De pronto, pergunto-me: não teria sido isso, salvando as óbvias diferenças históricas, o que Hitler fez ao enunciar a ameaça do bolchevismo judeu para “justificar” suas perseguições? Primeiro, denuncia-se uma grande ameaça; depois, problemas são associados a essa ameaça; espalha-se o medo e, por fim, surgem as soluções “firmes” – normalmente aquelas que não imaginamos que pessoas boas seriam capazes de oferecer, tamanha a dureza necessária: “Bandido bom é bandido morto”. Novas lideranças (führer) aparecem. Mas o problema é que as ameaças enunciadas nunca se esgotam (se se constrói uma nova ameaça), porque elas se tornam fundamentais para sustentar o papel da “solução”. Quem precisaria de “um caveira” se não houvesse inimigo a altura?
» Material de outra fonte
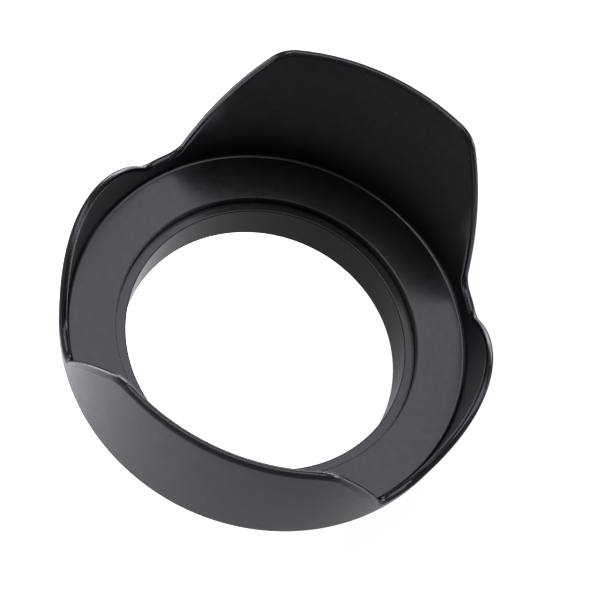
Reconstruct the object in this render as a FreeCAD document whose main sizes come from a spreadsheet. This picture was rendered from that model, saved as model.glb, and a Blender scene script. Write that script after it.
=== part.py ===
"""Screw-in petal lens hood: a rotating petal shell clamped on an M58 x 0.75 mount ring.

Frame: +Z is the optical axis and points to the subject, the long petals lie on +Y and -Y,
the short petals on +X and -X. The origin is the middle of the mount ring's rear end face.
All lengths are millimetres.
"""

import FreeCAD, Part
import math
import os
import re

import Sketcher

doc = FreeCAD.newDocument("lens_hood")

# ---------------------------------------------------------------- driving dimensions
DIMENSIONS = {
    # mount ring
    "bore_radius": 27.8,
    "bore_edge_fillet": 0.25,
    "lens_thread_length": 2.8,
    "relief_top": 3.4,
    "relief_radius": 28.42,
    "outer_thread_top": 6.6,
    "flange_bottom": 8.0,
    "flange_top": 9.22,
    "flange_radius": 29.75,
    "keyway_width": 3.0,
    "keyway_radius": 28.45,
    # thread form, shared by the mount ring and the lock ring
    "thread_radius": 28.95,
    "thread_root_radius": 28.5,
    "thread_pitch": 0.75,
    "thread_lead_in": 0.45,
    "crest_width": 0.094,
    "flank_slope": 0.5774,
    "flank_gap": 0.06,
    "overcut": 0.05,
    # petal shell
    "hub_hole_radius": 29.05,
    "hub_outer_radius": 33.0,
    "hub_bottom": 6.2,
    "seat_height": 7.7,
    "seat_radius": 29.85,
    "web_inner_height": 11.34,
    "web_outer_height": 11.82,
    "shoulder_height": 10.0,
    "wall_inner_radius": 39.41,
    "wall_thickness": 1.6,
    "wall_flare": 0.0585,
    "shoulder_fillet": 2.6,
    "hub_fillet": 0.8,
    "floor_fillet": 0.6,
    "seat_edge_fillet": 0.2,
    "rim_fillet": 0.77,
    # rim of the short petals, seen along X
    "blank_height": 46.5,
    "cut_height": 50.0,
    "cut_reach": 50.0,
    "valley_height": 16.24,
    "short_petal_top": 25.83,
    "short_petal_radius": 24.2,
    "petal_root_radius": 3.5,
    "valley_half_width": 22.9,
    # rim of the long petals, each flank seen along its own azimuth
    "flank_azimuth": 50.0,
    "flank_radius": 116.0,
    "flank_centre_across": 100.2,
    "flank_centre_height": -26.34,
    "flank_cut_low": 12.0,
    "flank_cut_high": 24.0,
    "valley_corner_radius": 3.3,
    "tip_height": 45.4,
    "tip_corner_radius": 6.0,
    # washers
    "washer_inner_radius": 29.05,
    "washer_outer_radius": 29.75,
    "slip_outer_radius": 32.6,
    "key_width": 2.8,
    "key_tip_radius": 28.62,
    "key_root_radius": 29.4,
    # lock ring
    "lock_outer_radius": 34.4,
    "lock_bottom": 3.2,
    "lock_top": 5.9,
    "lock_minor_radius": 28.62,
    "lock_thread_radius": 29.05,
    "lock_chamfer": 0.4,
    "knurl_depth": 0.35,
    "knurl_half_width": 0.25,
    "lock_thread_start": 1.875,
    "lock_thread_height": 6.0,
}
KNURL_COUNT = 72

sheet = doc.addObject("Spreadsheet::Sheet", "Dimensions")
for row, (alias, value) in enumerate(DIMENSIONS.items(), start=1):
    sheet.set(f"A{row}", alias)
    sheet.set(f"B{row}", str(value))
    sheet.setAlias(f"B{row}", alias)
doc.recompute()


# ---------------------------------------------------------------- helpers
def bound(formula):
    """Rewrites a formula over the sheet's aliases so that other objects can use it."""
    return re.sub(r"[a-z_]{3,}", lambda word: "Dimensions." + word.group(), formula)


def worth(formula):
    """Value of a formula over the sheet's aliases."""
    return float(sheet.evalExpression(formula))


def new_body(label):
    """Adds an empty body whose label is the sub-part's name."""
    body = doc.addObject("PartDesign::Body", label)
    body.Label = label
    return body


def sketch_on(body, role, name):
    """Adds a sketch lying on one of the body's own origin planes."""
    plane = next(f for f in body.Origin.OriginFeatures if f.Role == role)
    sketch = body.newObject("Sketcher::SketchObject", name)
    sketch.AttachmentSupport = [(plane, "")]
    sketch.MapMode = "FlatFace"
    return sketch


def pin(sketch, geometry, point, axis, formula):
    """Holds one coordinate of a sketch point at a formula over the sheet's aliases."""
    value = worth(formula)
    if abs(value) < 1e-9:
        sketch_axis = -2 if axis == "X" else -1
        on_axis = Sketcher.Constraint("PointOnObject", geometry, point, sketch_axis)
        sketch.addConstraint(on_axis)
        return
    held = Sketcher.Constraint("Distance" + axis, -1, 1, geometry, point, value)
    index = sketch.addConstraint(held)
    sketch.setExpression(f"Constraints[{index}]", bound(formula))


def polyline(sketch, points, closed):
    """Draws straight segments through corners given as pairs of formulas."""
    first = sketch.GeometryCount
    places = [FreeCAD.Vector(worth(u), worth(v), 0) for u, v in points]
    following = places[1:] + places[:1]
    count = len(points) if closed else len(points) - 1
    for start, end in list(zip(places, following))[:count]:
        sketch.addGeometry(Part.LineSegment(start, end), False)
    for i in range(count if closed else count - 1):
        after = first + (i + 1) % count
        sketch.addConstraint(Sketcher.Constraint("Coincident", first + i, 2, after, 1))
    for i, (u, v) in enumerate(points):
        line, end = (first + i, 1) if i < count else (first + count - 1, 2)
        pin(sketch, line, end, "X", u)
        pin(sketch, line, end, "Y", v)
    return first, first + count - 1


def end_near(sketch, geometry, place):
    """Which end of a sketch curve, 1 or 2, lies at a place."""
    gap = (sketch.getPoint(geometry, 1) - place).Length
    return 1 if gap < 1e-6 else 2


def join(sketch, one, other, place, kind):
    """Joins two sketch curves end to end at a place: kind is Coincident or Tangent."""
    ends = (one, end_near(sketch, one, place), other, end_near(sketch, other, place))
    sketch.addConstraint(Sketcher.Constraint(kind, *ends))


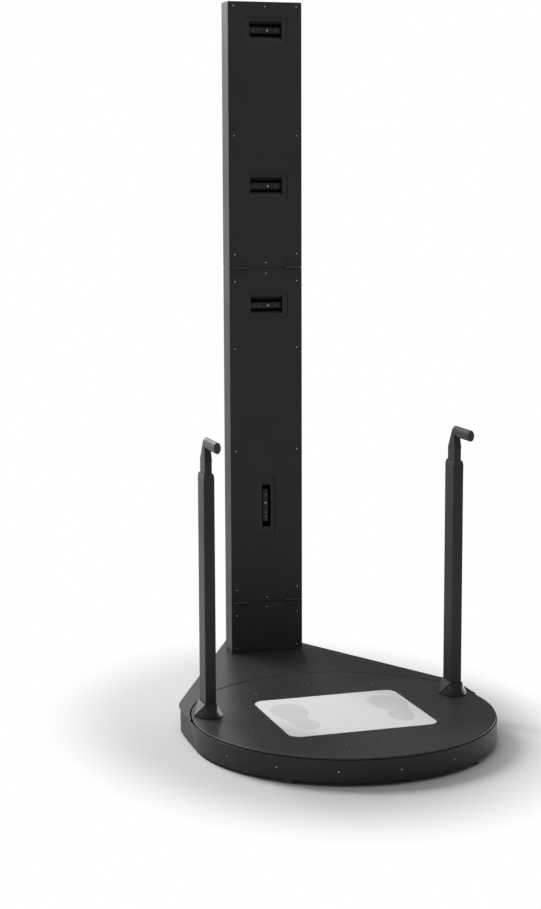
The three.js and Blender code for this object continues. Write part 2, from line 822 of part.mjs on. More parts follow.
function postTube(side) {
  const heights = [seatGap, collarTop - collarHeight - seatGap];
  return piece(`${side}_post_tube`, tubeGeometry(postWidth, postDepth, postWall, heights), blackPaint);
}

// The bush in the top of a post: a chamfered head and a sleeve down inside the tube.
function postCollar(side) {
  const headBottom = collarTop - collarHeight;
  const bottom = { width: postWidth, depth: postDepth };
  const top = { width: collarTopWidth, depth: collarTopDepth };
  const head = taperedBlock(bottom, top, [headBottom, collarTop]);
  const inside = 2 * (postWall + seatGap);
  const radius = postCornerRadius - postWall / 2;
  const sleeveOutline = roundedRectangle(postWidth - inside, postDepth - inside, radius);
  const sleeve = prism(sleeveOutline, [headBottom - sleeveLength, headBottom + collarHeight / 2]);
  const width = slideWidth + 2 * slideClearance;
  const boreOutline = roundedRectangle(width, slideDepth + 2 * slideClearance, postCornerRadius);
  const bore = prism(boreOutline, [headBottom - sleeveLength - overrun, collarTop + overrun]);
  return piece(`${side}_post_collar`, cut(join(head, sleeve), bore), blackPlastic);
}

function gripOutline(margin) {
  return oval(gripWidth + 2 * margin, gripHeight + 2 * margin, ringSteps / 2);
}

// A bar along Y with the grip's oval section.
function gripBar(margin) {
  const geometry = prism(gripOutline(margin), [0, gripLength + 2 * margin]);
  return geometry.rotateX(Math.PI / 2).translate(0, gripRear + margin, gripCentre);
}

// The sliding tube, with a neck that narrows up to the grip and is cut to its oval.
function handleTube(side) {
  const tube = tubeGeometry(slideWidth, slideDepth, slideWall, [slideBend - slideLength, slideBend]);
  const bottom = { width: slideWidth, depth: slideDepth };
  const top = { width: neckTopWidth, depth: neckTopDepth, shift: neckLean };
  const neck = taperedBlock(bottom, top, [slideBend, slideBend + neckHeight]);
  return piece(`${side}_handle_tube`, cut(join(tube, neck), gripBar(seatGap)), blackPaint);
}

function handleGrip(side) {
  return piece(`${side}_handle_grip`, gripBar(0), blackPlastic);
}

function handPost(side, direction) {
  const members = [postFoot(side), postTube(side), postCollar(side), handleTube(side), handleGrip(side)];
  return placed(direction * (discRadius - postInset), postOffset, deckTop, ...members);
}

// A section of the mast seen from above: a channel open at the front, with two lips.
function channelOutline() {
  const x = mastWidth / 2;
  const innerX = x - channelSheet;
  const lipX = wideWindow.openWidth / 2 + windowMargin + lipClearance;
  const lipBack = channelFront + channelSheet;
  const back = mastDepth - channelSheet;
  const right = [[lipX, channelFront], [x, channelFront], [x, mastDepth]];
  const left = [[-x, mastDepth], [-x, channelFront], [-lipX, channelFront], [-lipX, lipBack]];
  const inside = [[-innerX, lipBack], [-innerX, back], [innerX, back], [innerX, lipBack], [lipX, lipBack]];
  return [...right, ...left, ...inside].map(([px, py]) => new THREE.Vector2(px, py));
}

// An end plate of a section, with the wiring hole and the apron behind the panel.
function sectionEnd(z, direction) {
  const x = [-mastWidth / 2, mastWidth / 2];
  const inner = z - direction * endPlate;
  const apronEnd = z - direction * apronHeight;
  const plate = block(x, [channelFront, mastDepth], [Math.min(z, inner), Math.max(z, inner)]);
  const apronY = [channelFront, channelFront + channelSheet];
  const apron = block(x, apronY, [Math.min(z, apronEnd), Math.max(z, apronEnd)]);
  const wiringMiddle = mastDepth / 2;
  const wiringY = [wiringMiddle - wiringDepth / 2, wiringMiddle + wiringDepth / 2];
  const wiringHole = block([-wiringWidth / 2, wiringWidth / 2], wiringY, [z - overrun, z + overrun]);
  return cut(join(plate, apron), wiringHole);
}

function mastChannel(name, [bottom, top]) {
  const walls = prism(channelOutline(), [bottom, top]);
  return piece(name, join(walls, sectionEnd(bottom, -1), sectionEnd(top, 1)), blackPaint);
}

// A closed channel end without the wiring hole tops the mast.
function mastTopChannel(name, [bottom, top]) {
  const walls = prism(channelOutline(), [bottom, top]);
  const x = [-mastWidth / 2, mastWidth / 2];
  const lid = block(x, [channelFront, mastDepth], [top - endPlate, top]);
  return piece(name, join(walls, sectionEnd(bottom, -1), lid), blackPaint);
}

// The front panel of a section, cut out for its windows and its hinges.
function mastPanel(name, [bottom, top], windows, seams) {
  const x = mastWidth / 2;
  const plate = block([-x, x], [0, panelThickness], [bottom, top]);
  const through = [-overrun, panelThickness + overrun];
  const windowHoles = windows.map(([form, height]) => {
    const halfHeight = form.openHeight / 2;
    const acrossWindow = [form.across - form.openWidth / 2, form.across + form.openWidth / 2];
    return block(acrossWindow, through, [height - halfHeight, height + halfHeight]);
  });
  const outer = mastWidth / 2 - hingeInset;
  const inner = outer - hingeLength;
  const hingeHoles = seams.flatMap((seam) =>
    [[-outer, -inner], [inner, outer]].map((across) =>
      block(across, through, [seam - hingeReach, seam + hingeReach]),
    ),
  );
  return piece(name, cut(plate, ...windowHoles, ...hingeHoles), blackPaint);
}

// One leaf of a butt hinge about the seam's axis, reaching up or down from it. The
// fixed leaf has the two outer knuckles and the pin, the moving leaf the middle one.
function hingeLeaf(name, direction, isFixed) {
  const length = hingeLength - 2 * seatGap;
  const plateStart = knuckleRadius + knuckleGap;
  const plateEnd = hingeReach - seatGap;
  const leafY = [leafFront - hingeAxisY, leafFront - hingeAxisY + leafThickness];
  const reach = [direction * plateStart, direction * plateEnd].sort((a, b) => a - b);
  const plate = block([-length / 2, length / 2], leafY, reach);
  const middle = (length * middleKnuckleShare) / 2;
  const spans = isFixed
    ? [[-length / 2, -middle - seatGap], [middle + seatGap, length / 2]]
    : [[-middle, middle]];
  const tabHeights = [0, direction * (plateStart + leafThickness)].sort((a, b) => a - b);
  const knuckles = spans.flatMap((span) => [block(span, leafY, tabHeights), rod(knuckleRadius, span)]);
  const pin = rod(pinRadius, [-length / 2, length / 2]);
  const bore = rod(pinRadius + seatGap, [-length / 2 - overrun, length / 2 + overrun]);
  const leaf = join(plate, ...knuckles);
  return piece(name, isFixed ? join(leaf, pin) : cut(leaf, bore), blackPaint);
}

// Both hinges of a seam: fixed leaves below it, moving leaves above it.
function seamHinges(seamName, seam) {
  const middle = mastWidth / 2 - hingeInset - hingeLength / 2;
  const pair = (kind, direction, isFixed) =>
    [["left", -middle], ["right", middle]].map(([side, x]) =>
      placed(x, hingeAxisY, seam, hingeLeaf(`${seamName}_hinge_${side}_${kind}_leaf`, direction, isFixed)),
    );
  return [...pair("fixed", -1, true), ...pair("moving", 1, false)];
}

// A block that narrows from the mouth's rectangle in front to the slot's behind.
function trough(form, wall, frontToBack) {
  const mouth = { width: form.mouthWidth + 2 * wall, depth: form.mouthHeight + 2 * wall };
  const slot = { width: form.slotWidth + 2 * wall, depth: form.slotHeight + 2 * wall };
  return taperedBlock(mouth, slot, frontToBack).rotateX(-Math.PI / 2);
}

// The yoke behind a slot: two arms and a back that hold the camera from behind.
function cameraYoke(form, slotBack) {
  const isTall = form.slotHeight > form.slotWidth;
  const armX = form.slotWidth / 2;
  const halfHeight = (isTall ? cameraLength : cameraHeight) / 2;
  const yokeBack = cameraFront + cameraDepth + seatGap;
  const outerX = [-armX - windowSheet, armX + windowSheet];
  const outerY = [slotBack - windowSheet, yokeBack + yokeDepth];
  const outer = block(outerX, outerY, [-halfHeight, halfHeight]);
  const innerHeights = [-halfHeight - overrun, halfHeight + overrun];
  const inner = block([-armX, armX], [slotBack - overrun, yokeBack], innerHeights);
  return cut(outer, inner);
}

// The insert behind a window of the panel: a flange, a trough that narrows to a slot,
// and the yoke.
function windowInsert(name, form) {
  const front = channelFront;
  const back = front + form.troughDepth;
  const flangeX = form.openWidth / 2 + windowMargin;
  const flangeZ = form.openHeight / 2 + windowMargin;
  const flange = block([-flangeX, flangeX], [front, front + windowSheet], [-flangeZ, flangeZ]);
  const shell = join(flange, trough(form, windowSheet, [front, back]));
  const slotX = [-form.slotWidth / 2, form.slotWidth / 2];
  const slotZ = [-form.slotHeight / 2, form.slotHeight / 2];
  const slot = block(slotX, [front - overrun, back + overrun], slotZ);
  const open = cut(shell, trough(form, 0, [front, back]), slot);
  return piece(name, join(open, cameraYoke(form, back)), blackPaint);
}

function depthCamera(name, isTall) {
  const outline = roundedRectangle(cameraLength, cameraHeight, cameraCornerRadius);
  const bar = prism(outline, [0, cameraDepth]).rotateX(Math.PI / 2);
  const geometry = bar.translate(0, cameraFront + cameraDepth, 0);
  return piece(name, isTall ? geometry.rotateY(Math.PI / 2) : geometry, greyCamera);
}

function cameraWindow(place, form, height) {
  const isTall = form.slotHeight > form.slotWidth;
  const insert = windowInsert(`${place}_window_insert`, form);
  return placed(form.across, 0, height, insert, depthCamera(`${place}_depth_camera`, isTall));
}

function hubBoard() {
  const back = mastDepth - channelSheet - seatGap;
  const x = [-hubWidth / 2, hubWidth / 2];
  const z = [hubMiddle - hubHeight / 2, hubMiddle + hubHeight / 2];
  return piece("mast_hub", block(x, [back - hubThickness, back], z), blackPlastic);
}

function mast() {
  const footSpan = [seatGap, lowerSeam - seamHalfGap];
  const lowerSpan = [lowerSeam + seamHalfGap, upperSeam - seamHalfGap];
  const upperSpan = [upperSeam + seamHalfGap, mastHeight];
  const lowerWindows = [[wideWindow, hipWindowHeight], [tallWindow, kneeWindowHeight]];
  const upperWindows = [[wideWindow, topWindowHeight], [wideWindow, chestWindowHeight]];
  return placed(
    0,
    mastY,
    deckTop,
    mastChannel("mast_foot_channel", footSpan),
    mastPanel("mast_foot_panel", footSpan, [], [lowerSeam]),
    mastChannel("mast_lower_channel", lowerSpan),
    mastPanel("mast_lower_panel", lowerSpan, lowerWindows, [lowerSeam, upperSeam]),
    mastTopChannel("mast_upper_channel", upperSpan),
    mastPanel("mast_upper_panel", upperSpan, upperWindows, [upperSeam]),
    ...seamHinges("lower_seam", lowerSeam),
    ...seamHinges("upper_seam", upperSeam),
    cameraWindow("top", wideWindow, topWindowHeight),
    cameraWindow("chest", wideWindow, chestWindowHeight),
    cameraWindow("hip", wideWindow, hipWindowHeight),
    cameraWindow("knee", tallWindow, kneeWindowHeight),
    hubBoard(),
  );
}

function turntable() {
  return placed(
    0,
    turntableY,
    0,
    turntableDisc(),
    upperRace(),
    ringGear(),
    ...loadCells(),
    footplate(),
    handPost("left", -1),
    handPost("right", 1),
  );
}

function base() {
  return placed(
    0,
    0,
    0,
    basePan(),
    baseSkirt(),
    deckCover(),
    ...footPlaces().map(levellingFoot),
    placed(0, turntableY, 0, lowerRace(), ballCage()),
    placed(0, pinionY, 0, gearbox(), drivePinion()),
    driveMotor(),
    mastSupport(),
    powerSupply(),
    controlBoard(),
    powerEntry(),
  );
}

const scanner = new THREE.Group();
scanner.add(base(), turntable(), mast());

export default scanner;
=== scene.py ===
"""Looks of a three-dimensional body scanner.

A turntable base and a folding mast of black powder-coated sheet, two hand-hold posts, a
footplate of white glass and four depth cameras. All lengths are in metres.
"""

import logging
import math
from dataclasses import dataclass, field
from enum import Enum
from typing import Any, ClassVar, Iterable, Optional, Sequence

import bmesh
import bpy
from mathutils import Euler, Matrix, Vector


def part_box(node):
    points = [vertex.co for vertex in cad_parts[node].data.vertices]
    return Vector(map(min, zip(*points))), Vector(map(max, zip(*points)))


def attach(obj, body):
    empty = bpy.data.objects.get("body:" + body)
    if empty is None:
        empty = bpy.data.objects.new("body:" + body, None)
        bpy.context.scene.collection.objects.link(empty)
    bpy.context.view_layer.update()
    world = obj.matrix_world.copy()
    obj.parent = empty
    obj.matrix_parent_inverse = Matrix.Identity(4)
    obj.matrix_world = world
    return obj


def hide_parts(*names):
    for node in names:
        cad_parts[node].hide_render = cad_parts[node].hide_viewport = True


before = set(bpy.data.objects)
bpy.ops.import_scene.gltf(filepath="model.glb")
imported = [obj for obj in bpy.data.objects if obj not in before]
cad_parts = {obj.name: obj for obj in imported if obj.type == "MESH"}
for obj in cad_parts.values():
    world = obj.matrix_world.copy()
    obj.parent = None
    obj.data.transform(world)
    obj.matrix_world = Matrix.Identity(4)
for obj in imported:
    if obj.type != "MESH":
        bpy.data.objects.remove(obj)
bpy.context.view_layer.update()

Tree = bpy.types.NodeTree
Socket = bpy.types.NodeSocket
Shape = bmesh.types.BMesh
Face = bmesh.types.BMFace
Inputs = dict[Any, Any]
Point = tuple[float, float, float]
Pairs = tuple[tuple[float, float], ...]

LOG = logging.getLogger("scanner")
MM = 0.001
WELD = 0.01 * MM
PRINT_LIFT = 0.06 * MM
FLAT_ANGLE = math.radians(0.6)
COPLANAR_ANGLE = math.radians(0.05)
SHARP_ANGLE = math.radians(40)
SCREW_SHARP_ANGLE = 0.9
LEAST_FLAT_CORNERS = 5
STRAIGHT = 0.99999
# Cuts are told apart to a hundredth of a millimetre
CUT_DIGITS = 5
WHITE = (1.0, 1.0, 1.0, 1.0)
UP = Vector((0, 0, 1))
# A Mix node's colour inputs and its colour output, by number
MIX_FIRST, MIX_SECOND, MIX_RESULT = 6, 7, 2


class Side(Enum):
    """The two sides of the scanner, seen from its front."""

    LEFT = -1
    RIGHT = 1

    @property
    def label(self) -> str:
        """Returns the side's name as it stands in the names of its pieces."""
        return self.name.lower()


class Facing(Enum):
    """Which way a screw or a lens looks."""

    FRONT = (0.0, -1.0, 0.0)
    UP = (0.0, 0.0, 1.0)

    @property
    def direction(self) -> Vector:
        """Returns the outward direction."""
        return Vector(self.value)


class Tint(Enum):
    """The colours of the object, as sRGB hex values."""

    COAT_BLACK = "#19191b"
    WALL_BLACK = "#121214"
    DECK_BLACK = "#1c1c1e"
    PLASTIC_BLACK = "#131314"
    CAMERA_GREY = "#2a2c2e"
    GLASS_WHITE = "#fafafc"
    # Partly the ground edge's own paler tone, partly a painted highlight along the rim
    GLASS_EDGE = "#fbfcfc"
    PRINT_GREY = "#e1e3e5"
    SCREW_GREY = "#c2c4c6"
    # Painted shade for the camera troughs, the countersinks and the sockets
    RECESS_BLACK = "#050505"
    LENS_BLACK = "#0a0b10"
    LENS_FILM = "#1d1630"
    LENS_RIM = "#787c7f"
    DIFFUSER_WHITE = "#eef0f2"
    STEEL = "#a9abad"
    ZINC = "#8f9498"
    BOARD_GREEN = "#1f5a3a"
    COPPER = "#2f7a50"
    CASE_GREY = "#3a3b3d"
    PAPER = "#e6e6e6"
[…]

Inimigos são criados. No esteio de uma sociedade desigual, apartada, inclusive geograficamente, surge o avatar do “criminoso” – não por acaso onde ele terá menos chance de contestar seu papel. Basta algum determinismo cínico, e pronto: atribuem-se características comportamentais a certo tipo de gente. Algo que fazemos até sem perceber, mas nem sempre com a intenção de identificar homicidas, estupradores ou assaltantes. Segundo essa lógica, o sujeito que nasce em determinado lugar passa a ser entendido como de comportamento X.

Não teria Amarildo de Souza cumprido o exato destino de ser uma caricatura do que a sociedade elegeu como os problemas sociais de um país onde um juiz-deus dá voz de prisão a um agente de transito, enquanto dirige sem placa no carro?

A lógica nazista de construção de “inimigo comum” se vê também na difamação perpetrada contra os homossexuais, sobretudo por meio da criminosa associação de sua sexualidade com a pedofila.

Já sabemos, pela memória histórica, aonde essa lógica vai dar: nos guetos, campos de concentração e paredões de fuzilamento de seres humanos.

A exoneração do coronel Fábio de Souza pelo secretário de Segurança do Estado, José Mariano Beltrame, após divulgação de mensagens polêmicas em grupo do WhatsApp talvez (talvez!) seja também o começo da desconstrução desta lógica que forma as polícias na eleição de um inimigo a se combater. É, no mínimo, um passo no caminho certo. Que continuemos nele.